Duality of holomorphic Hardy type tent spaces

We study the holomorphic tent spaces $\mathcal{HT}^p_{q,\alpha}(\Bn)$, which are motivated by the area function description of the Hardy spaces on one hand, and the maximal function description of the Hardy spaces on the other. Characterizations for these spaces under general fractional differential operators are given.
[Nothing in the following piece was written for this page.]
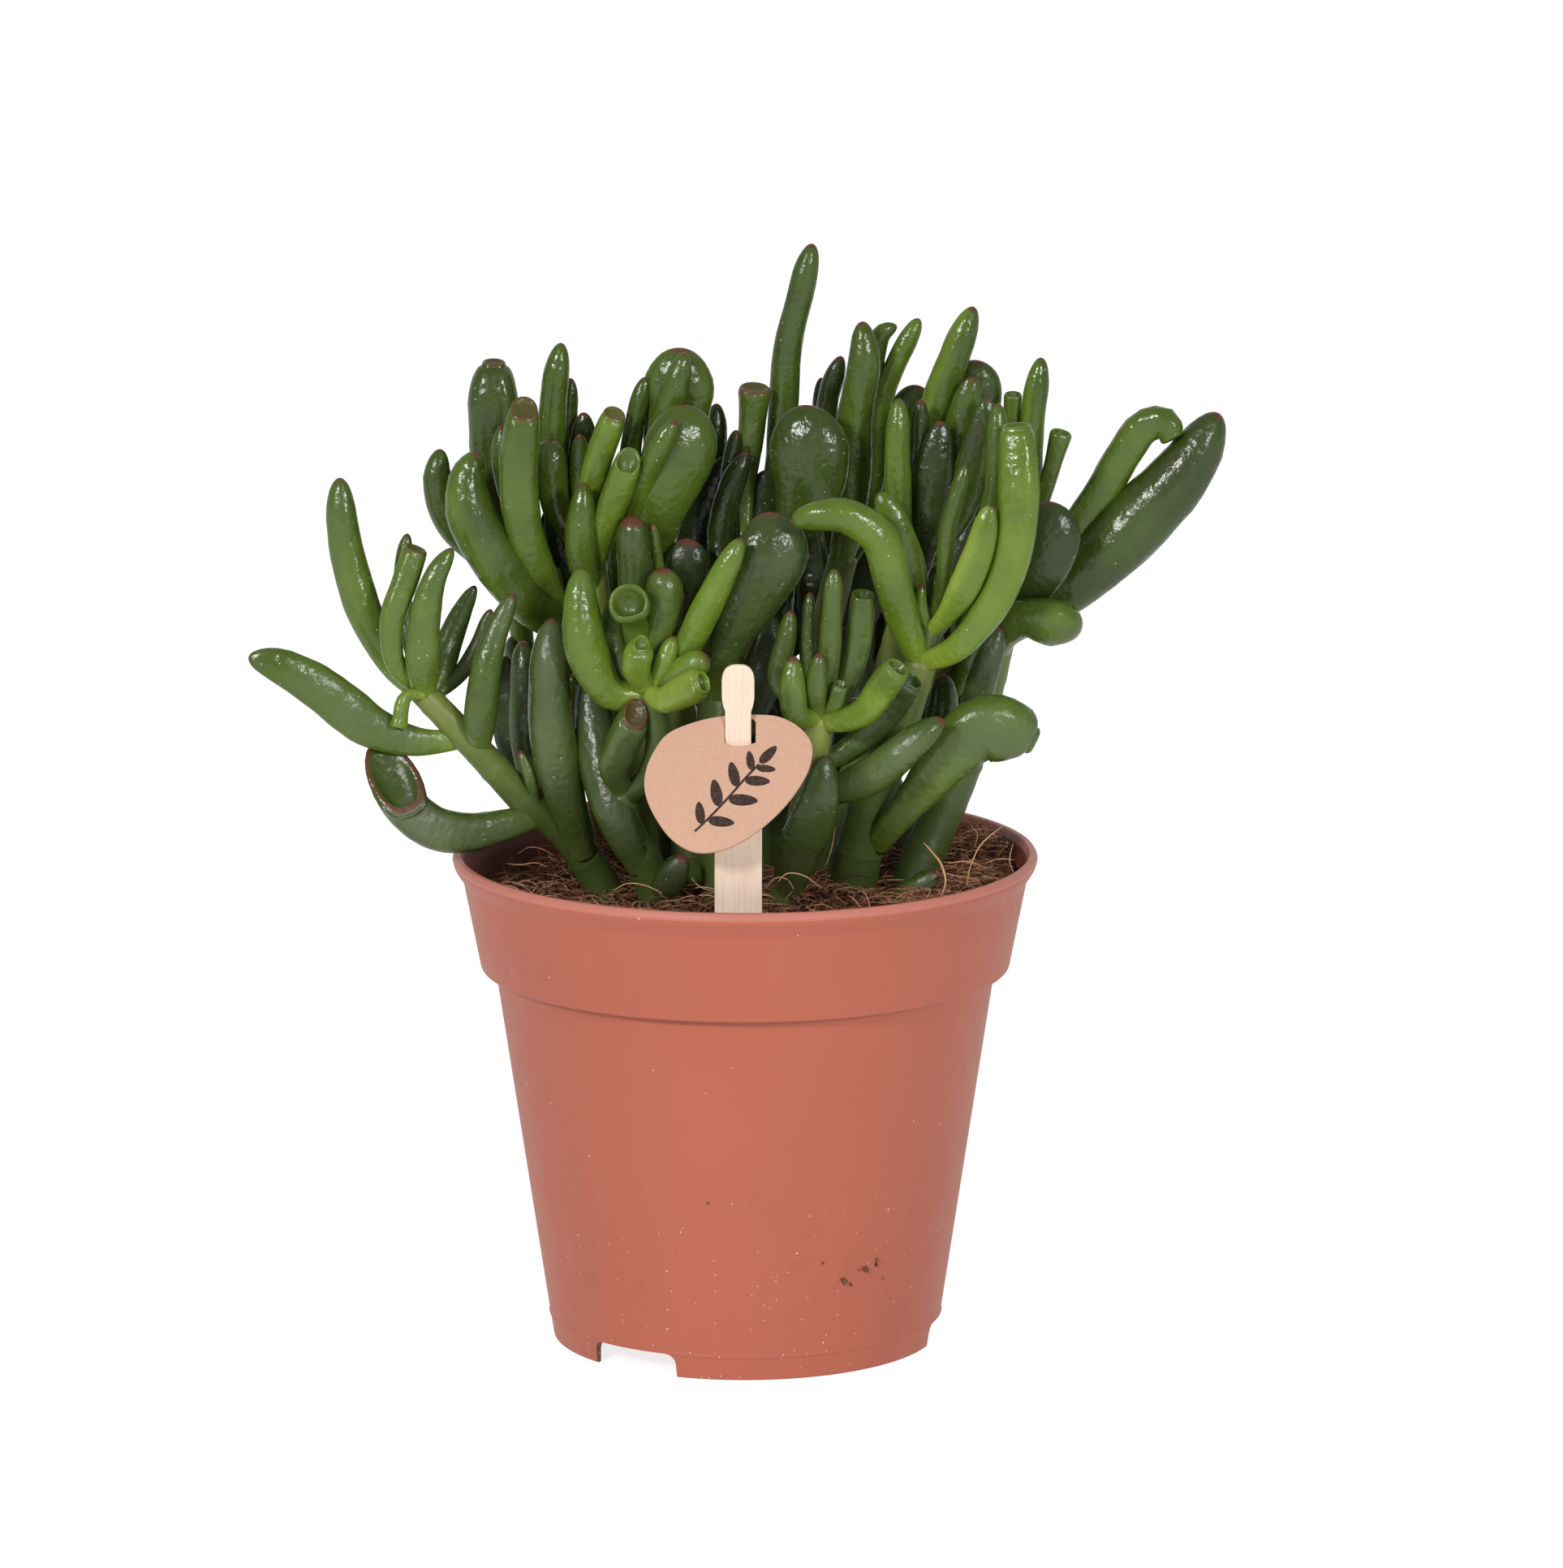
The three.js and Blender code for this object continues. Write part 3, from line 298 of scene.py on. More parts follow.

We describe the dual of $\mathcal{HT}^p_{q,\alpha}(\Bn)$ for the full range $0<p,q<\infty$ and $\alpha>-n-1$. Here the case $1<p<\infty$, $q\leq 1$ leads us to the Hardy-Bloch type spaces $\mathcal{BT}^{p}(\Bn)$ and $\mathcal{BT}^{p,0}(\Bn)$, the latter being the predual of $\mathcal{HT}^p_{1,\alpha}(\Bn)$. In an analogous fashion, the case $p=1<q<\infty$ gives rise to Hardy-Carleson type spaces $\mathcal{CT}_{q,\alpha}(\Bn)$ and $\mathcal{CT}^0_{q,\alpha}(\Bn)$. In the remaining cases, the duality can be described in terms of the classical Bloch space $\mathcal{B}(\Bn)$. We also study these spaces in detail, providing characterizations in terms of fractional derivatives. When $p,q\geq 1$, our approach to the question of duality is strongly related to the boundedness of a certain weighted Bergman projections acting on tent spaces. For the small exponents, we will also need to apply some other techniques, such as atomic decompositions and embedding theorems. The work presented gives a unified approach for the classical Hardy and Bergman dualities, also involving the Bloch and BMOA spaces as well as some new spaces. We end the paper with discussion of some further questions and related topics.